WHAT YOU ARE ASKED TO DO = Can all of these lines be returned exactly?

DATASET CONTENT =
/---

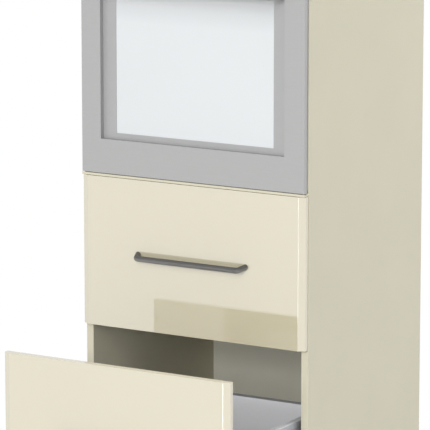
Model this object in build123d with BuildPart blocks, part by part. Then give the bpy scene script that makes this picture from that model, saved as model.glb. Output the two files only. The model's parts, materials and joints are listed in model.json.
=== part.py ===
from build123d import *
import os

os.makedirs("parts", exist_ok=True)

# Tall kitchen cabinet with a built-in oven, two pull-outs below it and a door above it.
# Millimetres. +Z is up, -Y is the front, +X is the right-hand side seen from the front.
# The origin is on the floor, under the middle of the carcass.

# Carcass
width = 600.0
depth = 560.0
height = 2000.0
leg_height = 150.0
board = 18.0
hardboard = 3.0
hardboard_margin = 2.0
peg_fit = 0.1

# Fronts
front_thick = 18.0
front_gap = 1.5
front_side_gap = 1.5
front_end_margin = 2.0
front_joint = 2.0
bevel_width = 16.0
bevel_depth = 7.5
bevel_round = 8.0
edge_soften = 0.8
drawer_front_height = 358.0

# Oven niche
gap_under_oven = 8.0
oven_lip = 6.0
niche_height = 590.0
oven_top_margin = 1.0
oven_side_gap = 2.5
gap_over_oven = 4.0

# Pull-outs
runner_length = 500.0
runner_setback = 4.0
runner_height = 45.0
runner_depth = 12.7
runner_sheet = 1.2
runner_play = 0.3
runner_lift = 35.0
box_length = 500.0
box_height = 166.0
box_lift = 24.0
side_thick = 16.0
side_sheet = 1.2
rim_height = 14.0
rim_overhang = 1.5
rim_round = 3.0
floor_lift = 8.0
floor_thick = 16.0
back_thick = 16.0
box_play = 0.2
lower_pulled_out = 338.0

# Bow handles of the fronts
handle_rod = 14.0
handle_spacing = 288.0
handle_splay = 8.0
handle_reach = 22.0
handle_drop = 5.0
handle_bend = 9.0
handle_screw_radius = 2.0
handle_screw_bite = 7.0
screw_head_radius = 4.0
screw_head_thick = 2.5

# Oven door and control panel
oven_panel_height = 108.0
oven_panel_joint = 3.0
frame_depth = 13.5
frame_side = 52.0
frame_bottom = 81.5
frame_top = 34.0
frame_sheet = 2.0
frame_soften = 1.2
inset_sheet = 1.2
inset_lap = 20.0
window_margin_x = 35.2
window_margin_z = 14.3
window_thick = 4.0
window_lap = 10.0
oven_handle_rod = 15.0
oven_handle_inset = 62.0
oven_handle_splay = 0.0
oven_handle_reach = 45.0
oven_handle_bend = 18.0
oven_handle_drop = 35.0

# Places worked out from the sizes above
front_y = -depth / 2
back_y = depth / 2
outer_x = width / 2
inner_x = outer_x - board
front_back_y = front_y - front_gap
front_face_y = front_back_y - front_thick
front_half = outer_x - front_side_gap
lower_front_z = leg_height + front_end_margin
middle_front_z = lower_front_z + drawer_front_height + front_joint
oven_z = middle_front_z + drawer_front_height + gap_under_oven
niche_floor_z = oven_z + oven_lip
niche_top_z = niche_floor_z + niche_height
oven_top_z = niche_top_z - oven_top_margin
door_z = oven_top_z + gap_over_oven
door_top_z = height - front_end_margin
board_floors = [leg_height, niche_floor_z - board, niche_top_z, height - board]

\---

COMPLETED EXERCISE =
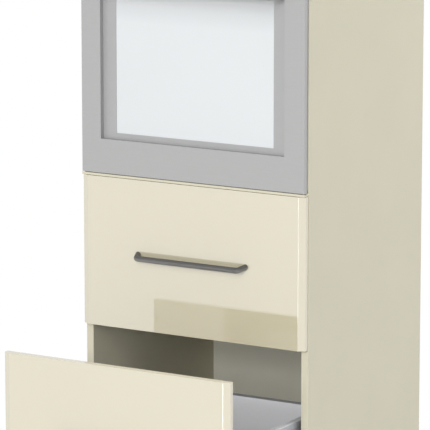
Model this object in build123d with BuildPart blocks, part by part. Then give the bpy scene script that makes this picture from that model, saved as model.glb. Output the two files only. The model's parts, materials and joints are listed in model.json.
=== part.py ===
from build123d import *
import os

os.makedirs("parts", exist_ok=True)

# Tall kitchen cabinet with a built-in oven, two pull-outs below it and a door above it.
# Millimetres. +Z is up, -Y is the front, +X is the right-hand side seen from the front.
# The origin is on the floor, under the middle of the carcass.

# Carcass
width = 600.0
depth = 560.0
height = 2000.0
leg_height = 150.0
board = 18.0
hardboard = 3.0
hardboard_margin = 2.0
peg_fit = 0.1

# Fronts
front_thick = 18.0
front_gap = 1.5
front_side_gap = 1.5
front_end_margin = 2.0
front_joint = 2.0
bevel_width = 16.0
bevel_depth = 7.5
bevel_round = 8.0
edge_soften = 0.8
drawer_front_height = 358.0

# Oven niche
gap_under_oven = 8.0
oven_lip = 6.0
niche_height = 590.0
oven_top_margin = 1.0
oven_side_gap = 2.5
gap_over_oven = 4.0

# Pull-outs
runner_length = 500.0
runner_setback = 4.0
runner_height = 45.0
runner_depth = 12.7
runner_sheet = 1.2
runner_play = 0.3
runner_lift = 35.0
box_length = 500.0
box_height = 166.0
box_lift = 24.0
side_thick = 16.0
side_sheet = 1.2
rim_height = 14.0
rim_overhang = 1.5
rim_round = 3.0
floor_lift = 8.0
floor_thick = 16.0
back_thick = 16.0
box_play = 0.2
lower_pulled_out = 338.0

# Bow handles of the fronts
handle_rod = 14.0
handle_spacing = 288.0
handle_splay = 8.0
handle_reach = 22.0
handle_drop = 5.0
handle_bend = 9.0
handle_screw_radius = 2.0
handle_screw_bite = 7.0
screw_head_radius = 4.0
screw_head_thick = 2.5

# Oven door and control panel
oven_panel_height = 108.0
oven_panel_joint = 3.0
frame_depth = 13.5
frame_side = 52.0
frame_bottom = 81.5
frame_top = 34.0
frame_sheet = 2.0
frame_soften = 1.2
inset_sheet = 1.2
inset_lap = 20.0
window_margin_x = 35.2
window_margin_z = 14.3
window_thick = 4.0
window_lap = 10.0
oven_handle_rod = 15.0
oven_handle_inset = 62.0
oven_handle_splay = 0.0
oven_handle_reach = 45.0
oven_handle_bend = 18.0
oven_handle_drop = 35.0

# Places worked out from the sizes above
front_y = -depth / 2
back_y = depth / 2
outer_x = width / 2
inner_x = outer_x - board
front_back_y = front_y - front_gap
front_face_y = front_back_y - front_thick
front_half = outer_x - front_side_gap
lower_front_z = leg_height + front_end_margin
middle_front_z = lower_front_z + drawer_front_height + front_joint
oven_z = middle_front_z + drawer_front_height + gap_under_oven
niche_floor_z = oven_z + oven_lip
niche_top_z = niche_floor_z + niche_height
oven_top_z = niche_top_z - oven_top_margin
door_z = oven_top_z + gap_over_oven
door_top_z = height - front_end_margin
board_floors = [leg_height, niche_floor_z - board, niche_top_z, height - board]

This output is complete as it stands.